See #Feature management for a description of administrator operations.

For the client side, use an ACME client program to create an ACME account, request certificates and (if required) revoke certificates. There are many ACME clients and elaborating all the usage scenarios is out of scope of this document. But see #Test plan for some specific scenarios using the Certbot and mod_md clients.

As a concrete example, here is how you could use Certbot to register an account and acquire a certificate from the FreeIPA ACME service:

# certbot --server https://ipa-ca.ipa.local/acme/directory \
  register -m ftweedal@redhat.com --agree-tos --no-eff-email

# certbot --server http://ipa-ca.ipa.local/acme/directory \
  certonly --standalone --domain $(hostname)

Test plan

ACME clients available on Fedora include Certbot (a general purpose client) and mod_md (an Apache httpd module). These can be tested independently.

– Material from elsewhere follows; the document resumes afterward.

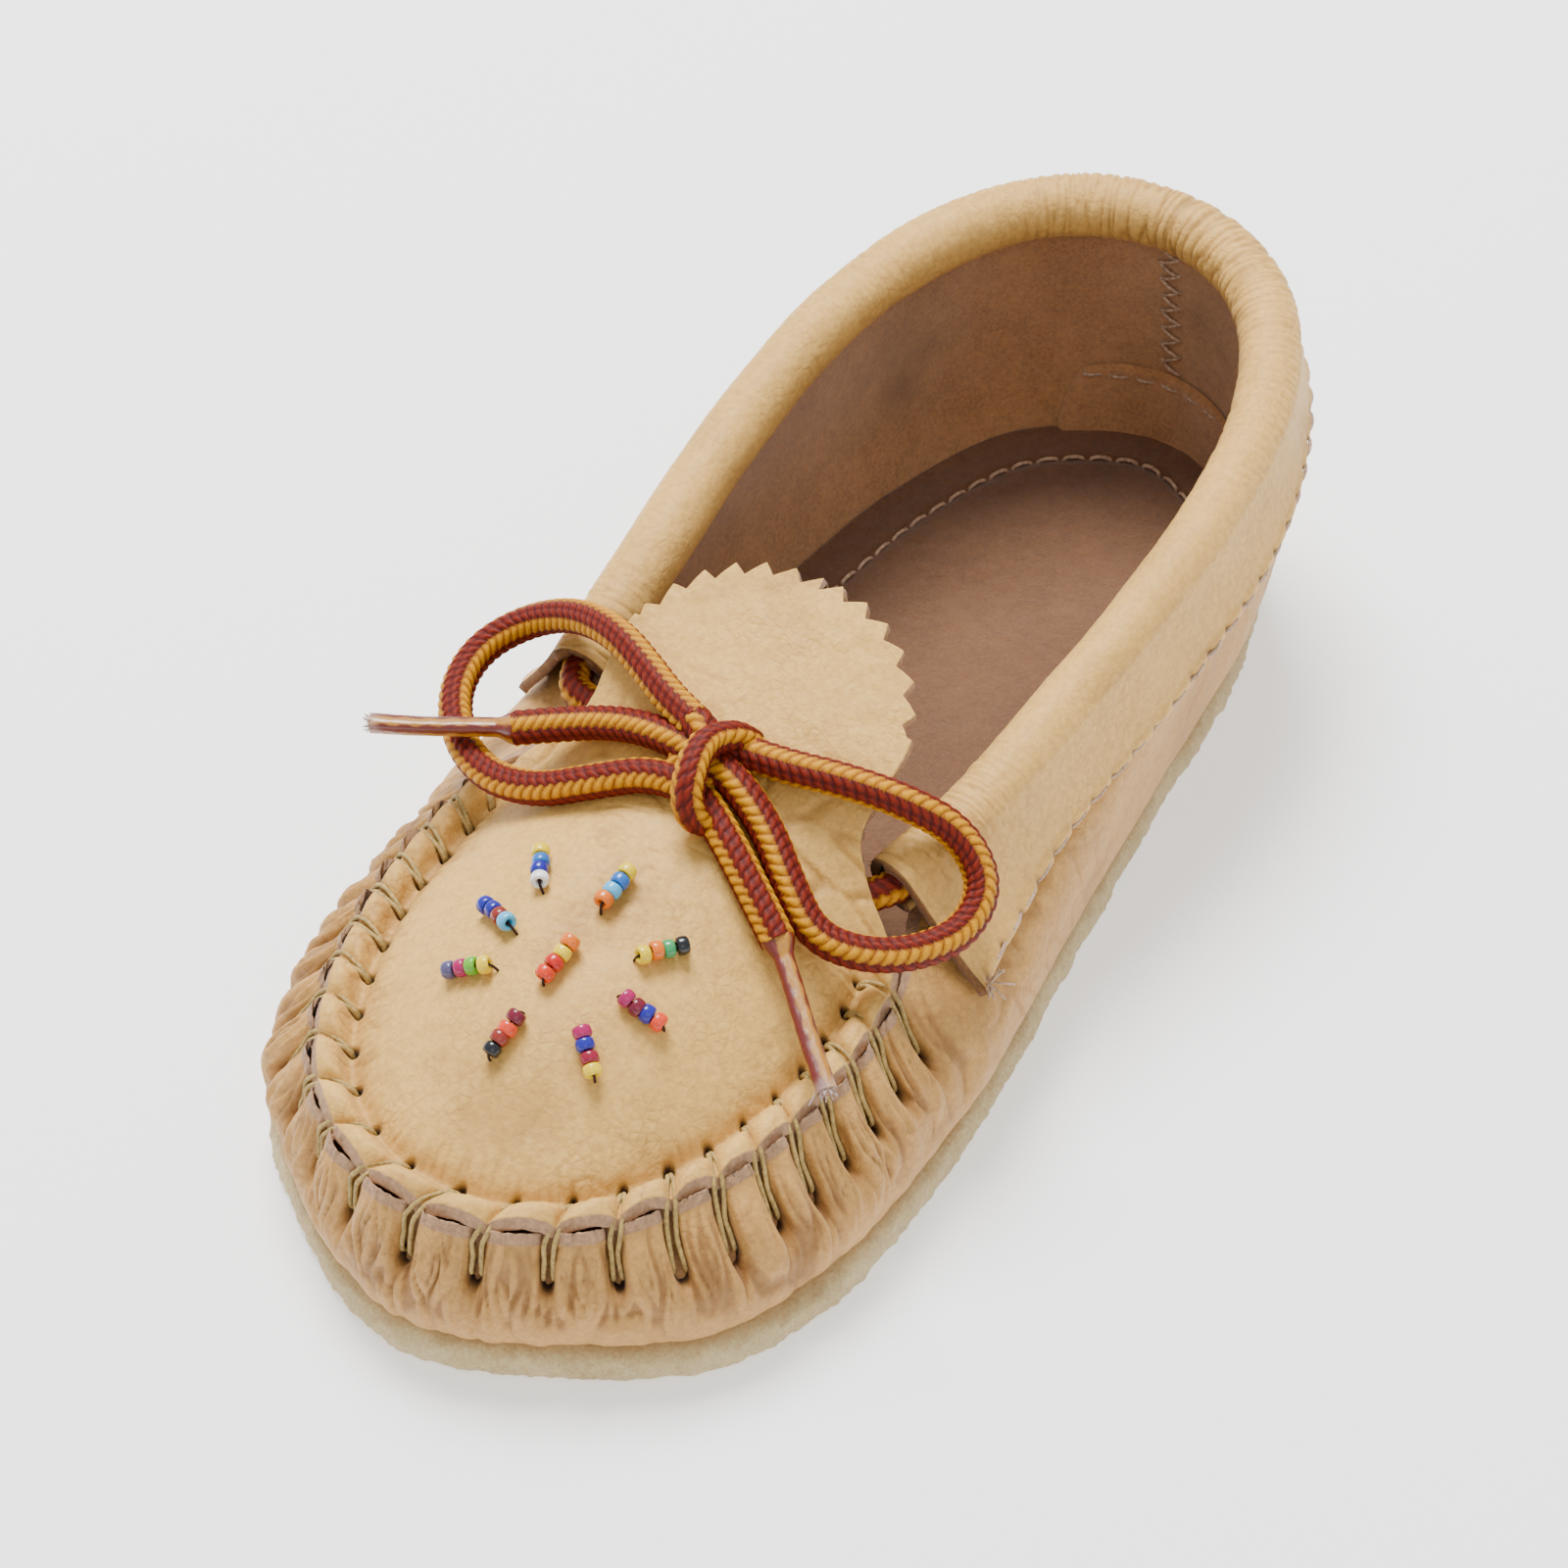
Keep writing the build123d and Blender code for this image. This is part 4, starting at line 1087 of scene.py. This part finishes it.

The test setup is a single FreeIPA server with CA role, and a single client. All steps in the test scenarios outlined below are on the client unless stated otherwise.

Enabling ACME service

1. [Server] Deploy a server with CA.

2. [Client] Use Curl to request ACME directory object and ensure ACME service responds 503 (it has not been enabled yet).

3. [Server] ipa-acme-manage enable

4. [Client] Use Curl to request ACME directory object again; should succeed.

Certbot HTTP challenge

1. Register account.

2. Request certificate using --standalone HTTP server. Succeeds.

Certbot DNS challenge

Not yet implemented.

Assume account already registered (previous test).

1. Request certificate using dns-01 challenge and --manual mode with hooks to create/clean up required TXT records. Succeeds.

Certbot revocation

Not yet implemented.

Assume account already registered and certificates have been successfully issued (previous tests).

1. Revoke a certificate. Succeeds.

2. Confirm via ipa cert-show command that certificate was revoked.

mod_md HTTP challenge

1. Add httpd configuration to use mod_md for machine’s FQDN.

2. Restart httpd (and wait a few seconds).

3. Gracefuly restart htttpd (to pick up certificate, assuming mod_md was able to acquire one).

4. [Server] Use Curl to retrieve page hosted at client over HTTPS. Succeeds.